ARTIKEL HUKUM
Alfamart, salah satu minimarket yang menjamur bagaikan cendawan di musim
penghujan, menggugat konsumennya sendiri yang mempertanyakan penggunakan dan
alokasi sumbangan yang diberikan para konsumen Alfamart setiap kali membayar
belanjaan. Sebelumnya, Komisi Informasi Pusat (KIP) pada akhir tahun 2016 telah
mengabulkan gugatan sang konsumen, namun management Alfamart ‘kebakaran jenggot’

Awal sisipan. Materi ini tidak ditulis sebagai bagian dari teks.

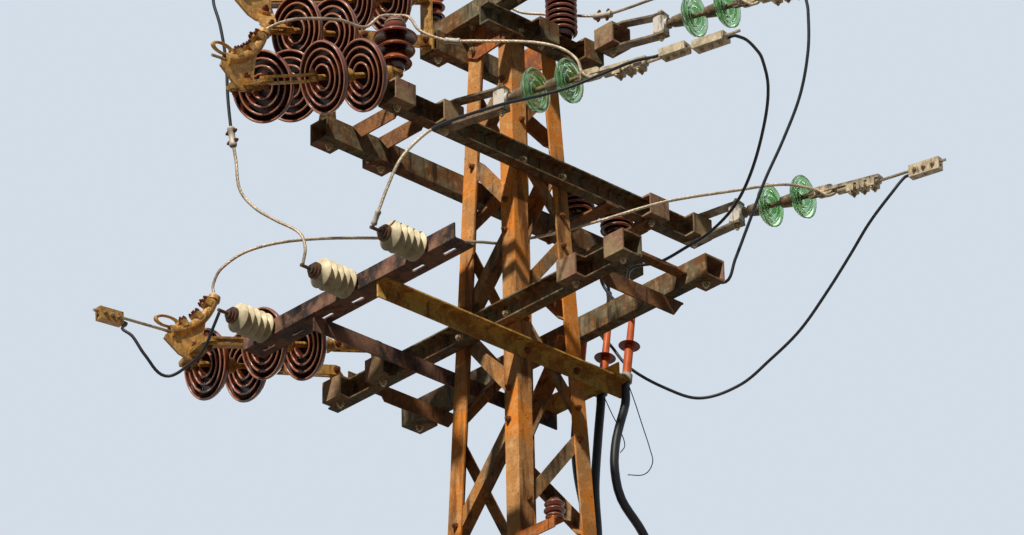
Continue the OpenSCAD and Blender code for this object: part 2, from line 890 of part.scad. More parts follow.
// Each connector: the line, 0 for the left lines and 1 for the right ones, its start past the nose, its
// length and the side where the second wire lies
tap_gap = jumper_d + 6;
behind = [-sin(right_heading), cos(right_heading), 0];
connectors = [[left_lines[1], 0, 213, 99, [0, 0, -1]], [left_lines[2], 0, 130, 99, [0, 0, -1]],
    [right_lines[0], 1, 66, 100, -behind], [right_lines[0], 1, 184, 124, behind],
    [right_lines[1], 1, 122, 120, [0, 0, -1]], [right_lines[2], 1, 30, 100, [0, 0, -1]]];
function wire_at(line, right, distance) = right == 1 ? right_wire(line, distance) : left_wire(line, distance);
function wire_way(right) = right == 1 ? heading(right_heading, right_droop) : heading(left_heading, left_droop);
function tap_at(c, distance) = wire_at(c[0], c[1], c[2] + distance)
    + tap_gap * unit(c[4] - wire_way(c[1]) * (c[4] * wire_way(c[1])));

module clamps() {
    color("tan") {
        for (g = left_lines) gun_clamp(g);
        for (g = right_lines) bar_clamp(g);
        for (c = connectors) connector(wire_at(c[0], c[1], c[2]), wire_way(c[1]), c[4], c[3]);
    }
}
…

sehingga menggugat KIP dan sang konsumen yang kritis ke hadapan pengadilan.
Memang apa sukarnya, bersikap transparan dan akuntabel terhadap dana
donasi pihak konsumen yang merupakan stakeholder?

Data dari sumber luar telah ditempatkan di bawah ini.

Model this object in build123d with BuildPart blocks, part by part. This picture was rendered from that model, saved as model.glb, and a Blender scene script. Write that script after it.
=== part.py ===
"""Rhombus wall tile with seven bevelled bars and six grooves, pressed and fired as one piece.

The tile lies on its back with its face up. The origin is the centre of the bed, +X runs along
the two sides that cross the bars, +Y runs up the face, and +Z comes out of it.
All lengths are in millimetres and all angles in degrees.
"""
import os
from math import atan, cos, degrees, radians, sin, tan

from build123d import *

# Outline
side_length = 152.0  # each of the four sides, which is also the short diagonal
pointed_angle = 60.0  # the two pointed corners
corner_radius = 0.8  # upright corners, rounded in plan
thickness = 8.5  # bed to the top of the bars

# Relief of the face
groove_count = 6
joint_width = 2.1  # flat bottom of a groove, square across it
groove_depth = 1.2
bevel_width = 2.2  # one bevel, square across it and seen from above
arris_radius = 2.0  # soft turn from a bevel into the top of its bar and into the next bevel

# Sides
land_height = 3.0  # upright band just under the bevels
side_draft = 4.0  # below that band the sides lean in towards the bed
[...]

Dengan memberikan donasi pada lembaga pengumpul dana sumbangan, dana yang
terkumpul bukanlah menjadi milik institusi tersebut, tapi hanya sebagai sekadar
medium alias penengah saja antara konsumen yang dijadikan donatur dan pihak penerima
dana yang mendapat saluran bantuan.
Pepatah klasik mengatakan, semakin kaya seorang pengusaha, alih-alih menjadi
dermawan, ia akan kian tamak menjadi-jadi. Pepatah demikian bukan hisapan
jempol, namun telah banyak penulis lihat relevansinya dalam praktik kalangan
pengusaha di Indonesia: kian kaya raya kian lapar, rakus, dan sekaligus kian
kikir—suatu fenomena aneh yang sukar dijelaskan dalam kacamata logika manusia
yang berakal sehat. Bagai mendapat air asin lautan, semakin diminum, kian haus
jadinya.
Penulis menilai, secara falsafah praktik pengumpulan dana donasi oleh
pelaku bisnis atau entitas bisnis, adalah menyalahi etika berniaga. Pernah suatu
waktu penulis berbelanja pada minimarket sebagaimana tersebut diatas, tanpa
mendapat receh uang kembalian, juga tanpa pemberitahuan terlebih dahulu, struk
belanja menyebutkan sisa uang kembalian masuk dalam dana donasi untuk kanker.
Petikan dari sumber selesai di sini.